The divorce was final in 1988, and the court records were sealed. Her ex-husband died in 2003.

Holly Coors considered running for governor in 1985.

Known in Denver as a gracious hostess, she acknowledged she had no background in politics but told a Post reporter that she would like to make the governor’s mansion a place for entertaining.

“I’d like to create a little White House. I’d like to do to it (the mansion) what Nancy (Reagan) did at the White House.”

Holly Coors raised money for her son, Pete Coors, when he ran unsuccessfully in 2004 for the U.S. Senate seat won by Ken Salazar.

She told The Denver Post, “It’s the money, honey.”

A strong supporter of George W. Bush, she said when he was running for a second term: “It breaks my heart when they criticize him. They hated our Lord too.”

She also said that the way to help women “is not the Equal Rights Amendment but through free enterprise.”

A spokeswoman for Pete Coors said the family would have no comment for this story.

In a press release, the family said Holly Coors had “a vibrant love and faith in the Lord Jesus Christ” and was “humble, resilient, kind, determined and joyful.”

Holland Hanson was born on Aug. 25, 1920, in Bangor, Maine, and reared in Philadelphia. Her father was a paper manufacturer.

She was a New York City model and looking toward a career as a fashion designer when she met Joe Coors at a yacht club in Nantucket, Mass.
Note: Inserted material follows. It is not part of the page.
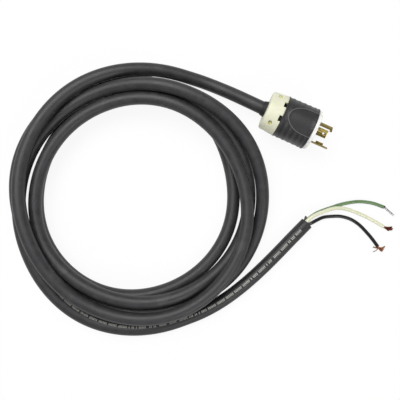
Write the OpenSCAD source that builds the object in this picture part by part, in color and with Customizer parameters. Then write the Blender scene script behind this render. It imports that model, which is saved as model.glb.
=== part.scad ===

They married on April 16, 1941.

In 1982, Holly Coors got a job as a freelance photographer for a social column in the Saturday Evening Post.

She was on multiple boards, including the Heritage Foundation, which Joe Coors helped found; the U.S. Air Force Academy board of visitors; the Federalist Society; and A Christian Ministry in the National Parks.

In addition to Pete Coors, she is survived by four other sons: Joe Coors Jr., Jeff Coors, Grover Coors and John Coors; 28 grandchildren; and 24 great-grandchildren.